Looking out the window from the apartment of Greg Strause to the amazing view which overlooks most of downtown Los Angeles is how the director first explains to this Shock writer where the idea for Skyline (the flick he's co-directing with his brother Colin) came to fruition.
"What if it's the end of the world right outside your window? And what if you've got boxed seats," asks Greg. "That was really the hook that we started with and then Josh [Cordes] and Liam [O'Donnell] started crafting the story."
It all began over lunch where the two brothers and two writers got together to hash out a plotline based on this initial concept. "We were really frustrated to see how hard it was for even really big established directors to get a project off the ground. And there's something really strange about the way the film business works. No one actually owns any of the stuff you would need to make a movie. It'd be like if our visual FX company didn't own any computers. So, with that mindset, we invested in all our own cameras and equipment. Owning a camera means that I can go at any moment I want and go film stuff."
"It was that mentality that made us realize we don't need anyone else to do this," continues Greg. "Here we are now with a small crew, but with a very 'can do' attitude.
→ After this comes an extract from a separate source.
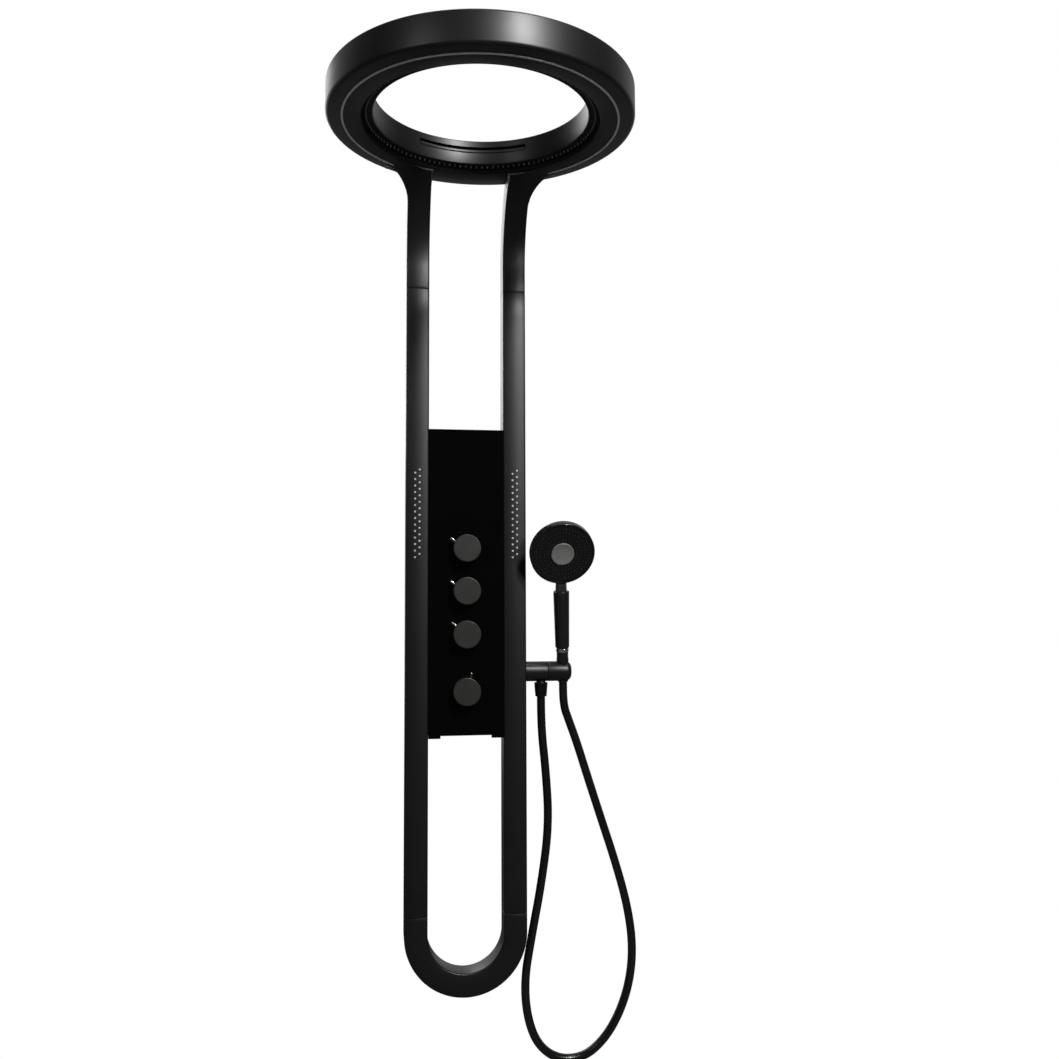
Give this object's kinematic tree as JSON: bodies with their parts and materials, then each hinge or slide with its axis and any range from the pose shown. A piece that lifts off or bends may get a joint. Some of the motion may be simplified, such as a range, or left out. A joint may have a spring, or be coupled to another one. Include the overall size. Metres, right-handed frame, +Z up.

We want to do more with less and have fun."
Learning from their previous experience on Aliens vs. Predator: Requiem, the Strause brothers are not only shooting the movie independently and completely with all their own gear, but are also in the very apartment complex where Greg lives. (Hence the incredible window view.) "The building is huge," explains co-director Colin. "It's an $80 million building. It's brand new. No one's ever shot a movie here before. And now, after us, we don't know if anyone else ever will," he laughs.
What we've heard thus far about the story for Skyline has been fairly vague. But we do know that it involves "a group of party-goers who wake up to discover a mysterious bright light outside. When they investigate the source of the light they start to realize the true scale of the terror that awaits them." After the crew screens for me the teaser trailer shown at the Berlin Film Festival, along with a few already completed sequences, it's fairly obvious what exactly that bright light in the sky is that these people are looking up to.
"The whole beginning of the movie is the disappearance of a group of people [into the light]," says Colin. "But that's only about 10 percent of the movie. You get a third of the way into the movie when shit starts to happen. That's when the cat is out of the bag."
Putting two and two together and knowing I'm (understandably) not going to get much details about the latter half of the film considering the filmmaker's desire for secrecy, I ask if the duo are reuniting with Amalgamated Dynamics who did the Aliens and Predators in their last film. Greg confirms, "Yes. Tom Woodruff Jr. and Alec Gillis are doing designs for the film."
In regard to the cast, on-set are Texas Chainsaw remake's Eric Balfour, Donald Faison from TV's Scrubs, Scottie Thompson, Crystal Reed (from the upcoming Teen Wolf) and (the even lovelier in person) Brittany Daniel. Which of this gang makes up the "party goers"? Writers Cordes and O'Donnell explain that Donald Faison plays Terry, a former New Yorker, now LA entrepreneur who's throwing the bash. Flying in from New York is his best friend Jarrod (Balfour) with his girlfriend Elaine (Thompson) to reunite with his bud for the event. And that's when the mysterious light first appears.
"We liked playing with the idea of someone from New York coming to LA, visiting his best friend and not being used to the glamour," Cordes illustrates. "Because we've seen it before where we have a bunch of privileged people at a party and they have their problems, then something happens and as an audience, you think 'I can't relate to any of these people or their personalities'. We tried to avoid that and give you people that you really care about and you'll think 'Oh my God, what would I do if I were in that situation?'"
Although Faison and Balfour's characters were best friends back in New York, the dynamic between the two has changed since last they saw each other, which only adds to the drama in their friendship. "Jarrod is at the definitive crossroads of any man's life when he finds out he might be a father," reveals O'Donnell "And the more modern take on that for us is whether or not he wants to be a father, because that happens these days. We all make choices. People can relate to characters like that."
Back on set, the brother's seem to be in their element. With the help of the small yet dedicated crew, the shoot seems to be going very smoothly and even the actors are extremely playful between multiple takes. "Compared to the studio process which beats you down, this is actually a lot of fun," confesses Greg. "And we're getting to do what we want. It's liberating and awesome."
"I guess we won't be able to blame anyone if everyone hates this movie," he jokes, no doubt in regards to fan reaction for AVP: R, a sentiment we get the feeling the director himself shares with the fans. "This one's on us. We will have to take responsibility on this one."